Este es el
año en el que se conmemora el centenario del nacimiento de Julio Cortázar.
Antes de que acabe, deseo homenajearle con este breve relato que hice ya hace
tiempo en su memoria. Lo he titulado El
cronopio de los pueblos.
El Cronopio de los pueblos
Julio dio una nueva chupada al cigarrillo y miró por la ventana de su
compartimiento. El tren discurría por campos que le recordaron a los de su
infancia en Banfield, páramos resecos, tramos de tundra triste que removió sus
recuerdos, convocando en su magín tropel de momentos únicos y maravillosos;
como cuando descubrió, a tontas y a Lucas, que las mesas levantaban una pata
cuando se quedaban solas; cuando a solas en sus alturas, decidió escribir en la
fama contra los famas; cuando recaló en París, ciudad encantada, de recibirle
contenta, dejando atrás a le petit che Perón rouge, lobby´s homme dueño de una
dama que levita. No evita, no, que afloren recuerdos de Buenos Aires, sus
cuadras, los colectivos, los jardines de Agronomía, una cama en un departamento
de Maipú y los malos aires de un puerto desde donde zarpan Persios metafísicos.

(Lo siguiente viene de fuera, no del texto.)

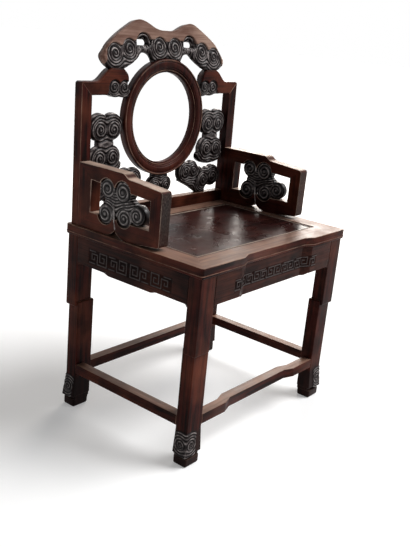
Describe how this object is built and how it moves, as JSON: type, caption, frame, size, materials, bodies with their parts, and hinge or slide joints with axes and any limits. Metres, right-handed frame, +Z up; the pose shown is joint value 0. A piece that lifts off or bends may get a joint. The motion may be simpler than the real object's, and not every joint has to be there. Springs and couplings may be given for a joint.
{
  "type": "carved rosewood armchair",
  "caption": "Square-seated carved rosewood armchair with an open roundel back, pierced cloud-scroll carvings, stepped arms, legs joined by stretchers.",
  "frame": {"origin": "on the floor, under the middle of the overall width and depth", "axes": "+Z up, -Y the way the chair faces, +X to the right of someone who looks at its front"},
  "size_m": [0.64, 0.4774, 1.0434],
  "materials": {
    "rosewood": "polished",
    "rosewood_carved": "polished",
    "rosewood_panel": "polished"
  },
  "bodies": {
    "root": {"apron_back": "rosewood", "apron_front": "rosewood", "apron_left": "rosewood", "apron_right": "rosewood", "arm_bottom_left": "rosewood", "arm_bottom_right": "rosewood", "arm_cloud_left": "rosewood_carved", "arm_cloud_right": "rosewood_carved", "arm_front_stile_left": "rosewood", "arm_front_stile_right": "rosewood", "arm_rear_stile_left": "rosewood", "arm_rear_stile_right": "rosewood", "arm_top_left": "rosewood", "arm_top_right": "rosewood", "back_rail": "rosewood", "cloud_centre": "rosewood_carved", "cloud_corner_left": "rosewood_carved", "cloud_corner_right": "rosewood_carved", "cloud_side_left": "rosewood_carved", "cloud_side_right": "rosewood_carved", "crest": "rosewood_carved", "leg_back_left": "rosewood", "leg_back_right": "rosewood", "leg_front_left": "rosewood", "leg_front_right": "rosewood", "post_left": "rosewood", "post_right": "rosewood", "roundel_left": "rosewood", "roundel_lower": "rosewood", "roundel_right": "rosewood", "roundel_upper": "rosewood", "seat_batten_left": "rosewood", "seat_batten_right": "rosewood", "seat_panel": "rosewood_panel", "seat_rail_back": "rosewood", "seat_rail_front": "rosewood", "seat_rail_left": "rosewood", "seat_rail_right": "rosewood", "shoulder_left": "rosewood_carved", "shoulder_right": "rosewood_carved", "stretcher_back": "rosewood", "stretcher_front": "rosewood", "stretcher_left": "rosewood", "stretcher_right": "rosewood"}
  },
  "joints": []
}
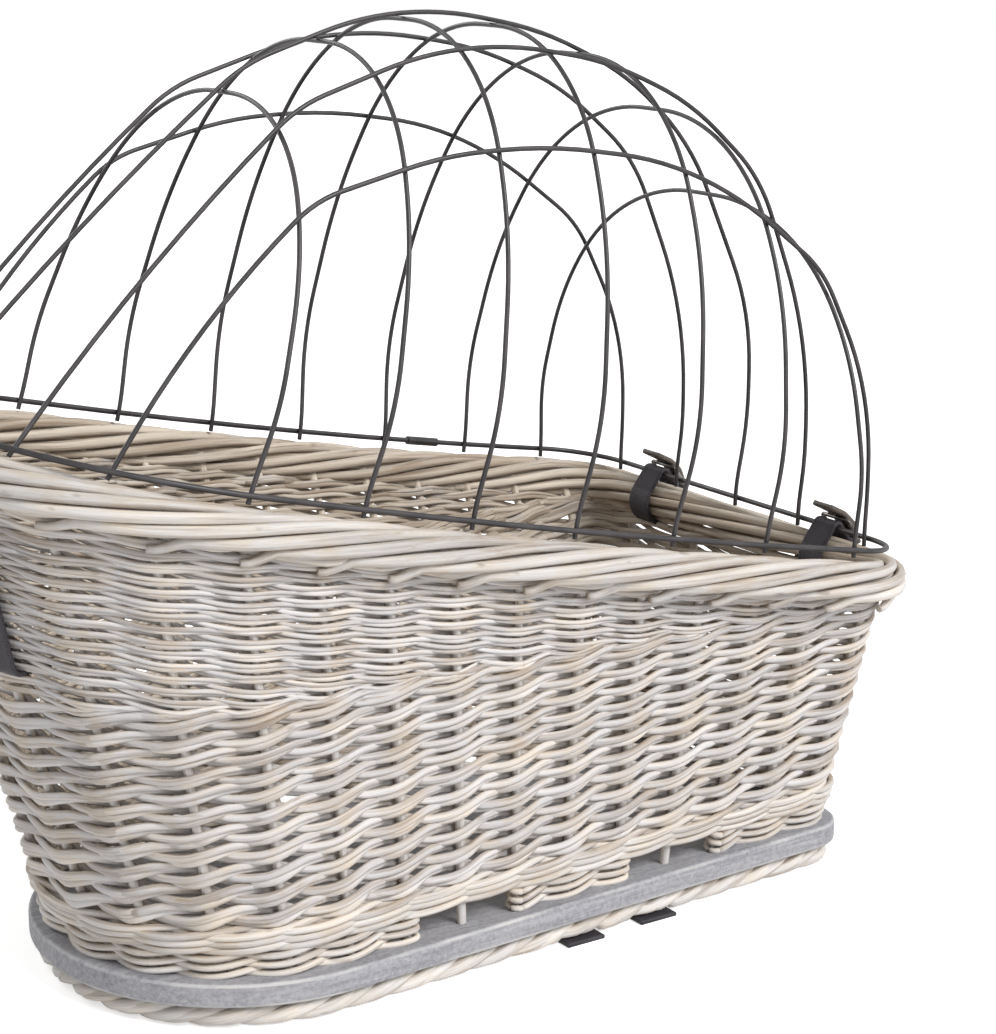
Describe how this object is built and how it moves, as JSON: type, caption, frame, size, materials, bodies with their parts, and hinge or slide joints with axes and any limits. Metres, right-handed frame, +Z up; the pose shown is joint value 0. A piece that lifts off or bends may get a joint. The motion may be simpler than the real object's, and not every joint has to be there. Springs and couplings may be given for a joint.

También rememora cuando, brumoso Mr. Fogg, trató de dar la vuelta al día en
ochenta mundos.
Julio expulsó el humo que había retenido, en
disfrute, dentro de sus pulmones. Por la brecha abierta en su fantasía,
vislumbró a una Maga, hechicera de Oliveira, a quien sometiera con encantos de
jazz, sorbos de mate y gatos, muchos gatos. Y recordó, junto con 69 modelos
para amar, cuando de joven traducía dear John french letters a las pindongas,
cartas muchas de ellas hacia el otro lado, loverseas. Quizás fuera ése el
germen de sus prosas de conservatorio, prosas en las que cabían todos los
fuegos, el juego. Vislumbró en su acuosa imaginación de axolotl marcas de greda
en el suelo y las casillas, siempre las casillas, y a Charlie Parker dispuesto
a disputar el último round de su vida, y a un tal Morelli, desencasillado,
refutando desde su cama de hospital la cruenta lógica de los famas. Y evocó a
todos sus amigos, sus cómplices, todos, salvo el crepúsculo, descifrando el
libro de Manuel. Y se acordó de esa carta recién recibida de un admirador, que
le decía: “Te queremos tanto, Julio, que por ti bucearíamos en la Cuba de la
abundancia y pondríamos velas a San Dino, por ti, Julio, seríamos ése que anda
por ahí”.
Julio dio otra chupada
al cigarrillo. El paisaje pasaba rápido por la ventana. La carta terminaba así:
“Agradecemos de tu prosa sin prisa los guiños, engaño de dueños, mariprosas
ilusionistas dignas de un filantrópico de cáncer. Inseparable de tu cigarrillo,
tú, perseguidor de Glenda, a quien querías tanto y que perdiste en la
cosmopista que se dirige al sur. Nosotros, Julio, almacenaremos en nuestro
magín tus cuentos, nosotros, Julio, que te leemos con tanto contento”.
Julio
apagó el cigarrillo y lo aplastó, cuidadosamente, en el cenicero del respaldo
del asiento delantero. Colocó una de sus largas piernas sobre la otra, ajustó
los hombros sobre el rincón que formaba el asiento con la ventanilla y sumiose,
Julio CortaZaratustra, en ensoñaciones de cronopio.